Set down the material below in full, matching it exactly.
━━━
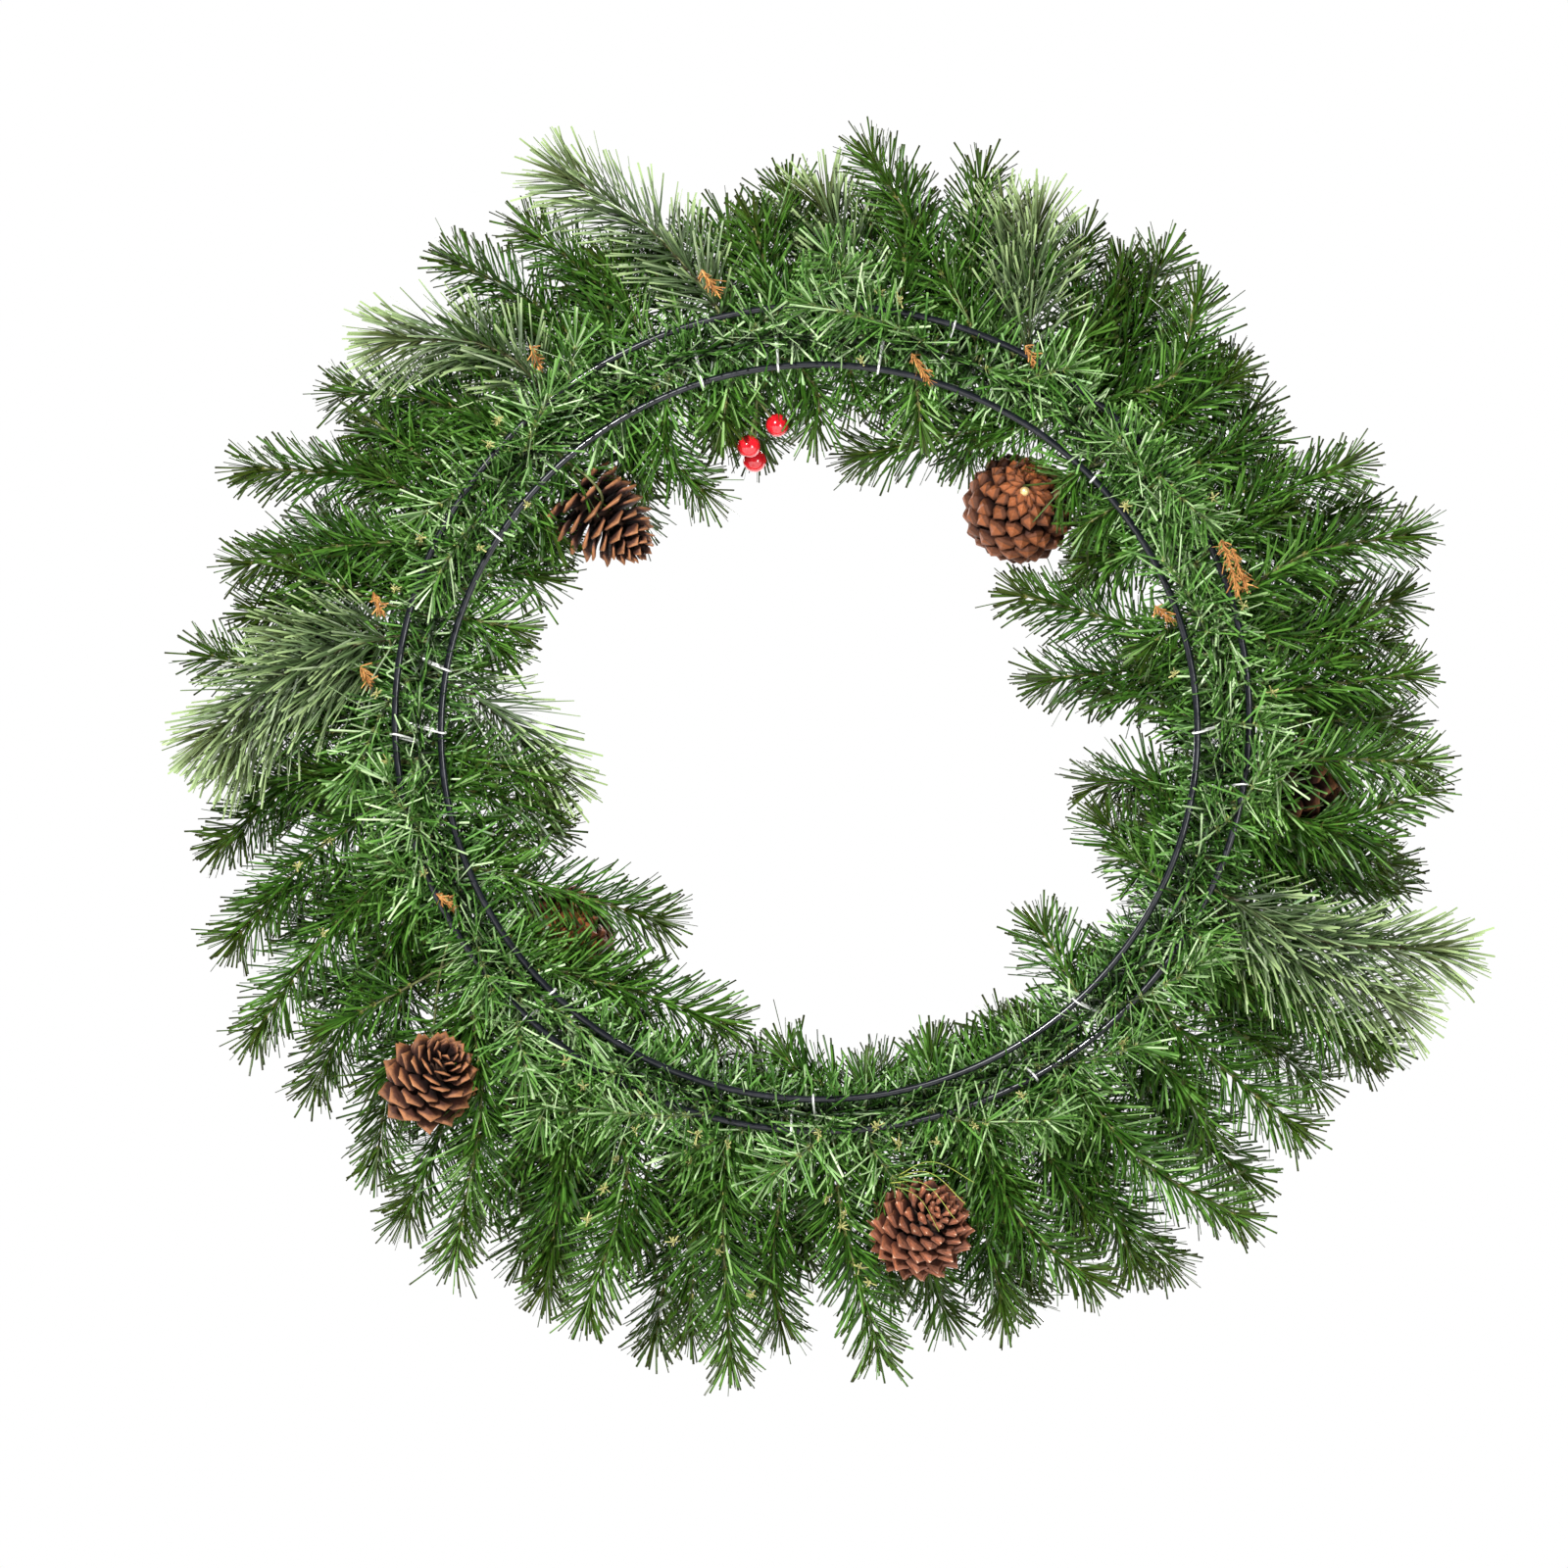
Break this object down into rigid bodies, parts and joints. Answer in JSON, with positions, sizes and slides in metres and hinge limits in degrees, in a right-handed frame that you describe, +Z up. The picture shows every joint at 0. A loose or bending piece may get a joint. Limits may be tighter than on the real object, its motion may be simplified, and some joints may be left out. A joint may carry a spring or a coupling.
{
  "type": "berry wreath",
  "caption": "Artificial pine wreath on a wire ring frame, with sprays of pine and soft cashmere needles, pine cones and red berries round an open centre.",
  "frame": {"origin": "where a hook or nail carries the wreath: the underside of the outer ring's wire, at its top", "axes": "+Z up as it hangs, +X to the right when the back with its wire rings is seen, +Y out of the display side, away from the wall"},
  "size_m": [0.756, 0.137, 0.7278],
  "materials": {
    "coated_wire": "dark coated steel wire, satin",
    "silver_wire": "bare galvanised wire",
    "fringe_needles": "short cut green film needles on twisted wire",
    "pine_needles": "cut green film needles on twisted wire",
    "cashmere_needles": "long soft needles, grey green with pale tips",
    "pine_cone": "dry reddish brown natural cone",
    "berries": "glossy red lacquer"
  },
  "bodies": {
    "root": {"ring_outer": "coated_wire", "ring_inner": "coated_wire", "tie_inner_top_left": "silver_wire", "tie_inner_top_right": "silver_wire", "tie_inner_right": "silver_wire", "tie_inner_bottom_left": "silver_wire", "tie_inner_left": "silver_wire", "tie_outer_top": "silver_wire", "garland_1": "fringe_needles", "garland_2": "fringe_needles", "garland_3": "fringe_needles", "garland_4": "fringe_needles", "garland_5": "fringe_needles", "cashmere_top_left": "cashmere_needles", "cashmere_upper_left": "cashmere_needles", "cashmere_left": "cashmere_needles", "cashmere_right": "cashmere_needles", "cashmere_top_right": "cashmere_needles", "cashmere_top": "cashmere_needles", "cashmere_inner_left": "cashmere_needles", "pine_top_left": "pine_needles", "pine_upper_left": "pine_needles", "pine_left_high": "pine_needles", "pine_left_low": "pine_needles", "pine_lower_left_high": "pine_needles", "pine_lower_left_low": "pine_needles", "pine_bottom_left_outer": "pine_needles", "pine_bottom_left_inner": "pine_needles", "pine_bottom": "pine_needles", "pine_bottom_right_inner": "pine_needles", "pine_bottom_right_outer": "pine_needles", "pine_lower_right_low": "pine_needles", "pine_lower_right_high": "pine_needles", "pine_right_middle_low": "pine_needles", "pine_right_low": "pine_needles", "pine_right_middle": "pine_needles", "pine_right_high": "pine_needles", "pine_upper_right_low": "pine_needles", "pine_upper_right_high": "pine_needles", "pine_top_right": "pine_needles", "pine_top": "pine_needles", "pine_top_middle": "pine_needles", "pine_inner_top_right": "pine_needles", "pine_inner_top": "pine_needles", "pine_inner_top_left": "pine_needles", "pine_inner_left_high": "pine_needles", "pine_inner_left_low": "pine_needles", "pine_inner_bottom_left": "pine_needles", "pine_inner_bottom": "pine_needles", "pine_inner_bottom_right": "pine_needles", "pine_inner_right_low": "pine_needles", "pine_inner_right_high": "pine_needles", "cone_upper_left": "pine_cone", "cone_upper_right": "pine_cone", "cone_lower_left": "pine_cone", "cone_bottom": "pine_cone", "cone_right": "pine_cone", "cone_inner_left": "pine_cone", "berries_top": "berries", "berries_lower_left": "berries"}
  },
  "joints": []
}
━━━
Output:
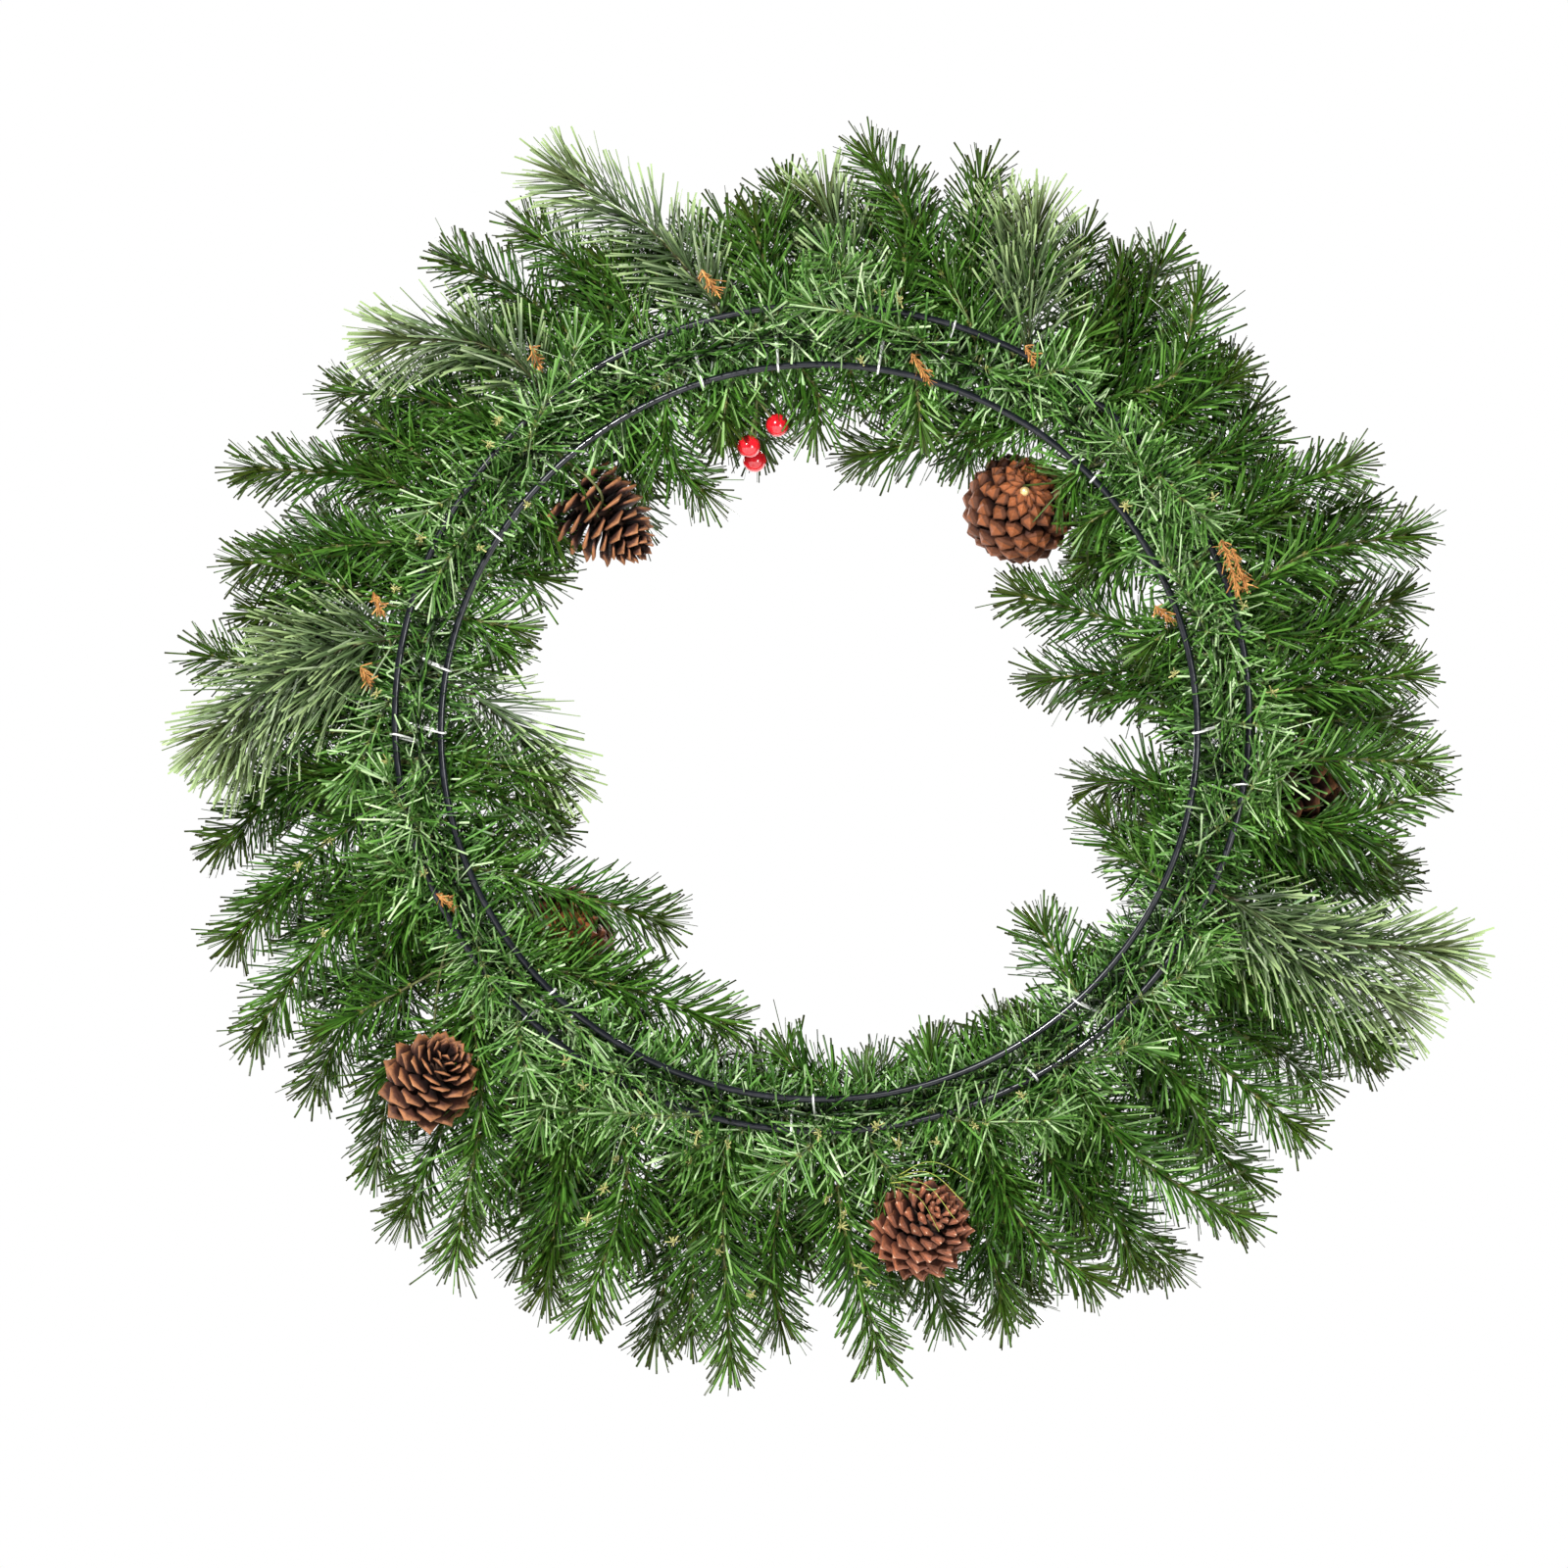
Break this object down into rigid bodies, parts and joints. Answer in JSON, with positions, sizes and slides in metres and hinge limits in degrees, in a right-handed frame that you describe, +Z up. The picture shows every joint at 0. A loose or bending piece may get a joint. Limits may be tighter than on the real object, its motion may be simplified, and some joints may be left out. A joint may carry a spring or a coupling.
{
  "type": "berry wreath",
  "caption": "Artificial pine wreath on a wire ring frame, with sprays of pine and soft cashmere needles, pine cones and red berries round an open centre.",
  "frame": {"origin": "where a hook or nail carries the wreath: the underside of the outer ring's wire, at its top", "axes": "+Z up as it hangs, +X to the right when the back with its wire rings is seen, +Y out of the display side, away from the wall"},
  "size_m": [0.756, 0.137, 0.7278],
  "materials": {
    "coated_wire": "dark coated steel wire, satin",
    "silver_wire": "bare galvanised wire",
    "fringe_needles": "short cut green film needles on twisted wire",
    "pine_needles": "cut green film needles on twisted wire",
    "cashmere_needles": "long soft needles, grey green with pale tips",
    "pine_cone": "dry reddish brown natural cone",
    "berries": "glossy red lacquer"
  },
  "bodies": {
    "root": {"ring_outer": "coated_wire", "ring_inner": "coated_wire", "tie_inner_top_left": "silver_wire", "tie_inner_top_right": "silver_wire", "tie_inner_right": "silver_wire", "tie_inner_bottom_left": "silver_wire", "tie_inner_left": "silver_wire", "tie_outer_top": "silver_wire", "garland_1": "fringe_needles", "garland_2": "fringe_needles", "garland_3": "fringe_needles", "garland_4": "fringe_needles", "garland_5": "fringe_needles", "cashmere_top_left": "cashmere_needles", "cashmere_upper_left": "cashmere_needles", "cashmere_left": "cashmere_needles", "cashmere_right": "cashmere_needles", "cashmere_top_right": "cashmere_needles", "cashmere_top": "cashmere_needles", "cashmere_inner_left": "cashmere_needles", "pine_top_left": "pine_needles", "pine_upper_left": "pine_needles", "pine_left_high": "pine_needles", "pine_left_low": "pine_needles", "pine_lower_left_high": "pine_needles", "pine_lower_left_low": "pine_needles", "pine_bottom_left_outer": "pine_needles", "pine_bottom_left_inner": "pine_needles", "pine_bottom": "pine_needles", "pine_bottom_right_inner": "pine_needles", "pine_bottom_right_outer": "pine_needles", "pine_lower_right_low": "pine_needles", "pine_lower_right_high": "pine_needles", "pine_right_middle_low": "pine_needles", "pine_right_low": "pine_needles", "pine_right_middle": "pine_needles", "pine_right_high": "pine_needles", "pine_upper_right_low": "pine_needles", "pine_upper_right_high": "pine_needles", "pine_top_right": "pine_needles", "pine_top": "pine_needles", "pine_top_middle": "pine_needles", "pine_inner_top_right": "pine_needles", "pine_inner_top": "pine_needles", "pine_inner_top_left": "pine_needles", "pine_inner_left_high": "pine_needles", "pine_inner_left_low": "pine_needles", "pine_inner_bottom_left": "pine_needles", "pine_inner_bottom": "pine_needles", "pine_inner_bottom_right": "pine_needles", "pine_inner_right_low": "pine_needles", "pine_inner_right_high": "pine_needles", "cone_upper_left": "pine_cone", "cone_upper_right": "pine_cone", "cone_lower_left": "pine_cone", "cone_bottom": "pine_cone", "cone_right": "pine_cone", "cone_inner_left": "pine_cone", "berries_top": "berries", "berries_lower_left": "berries"}
  },
  "joints": []
}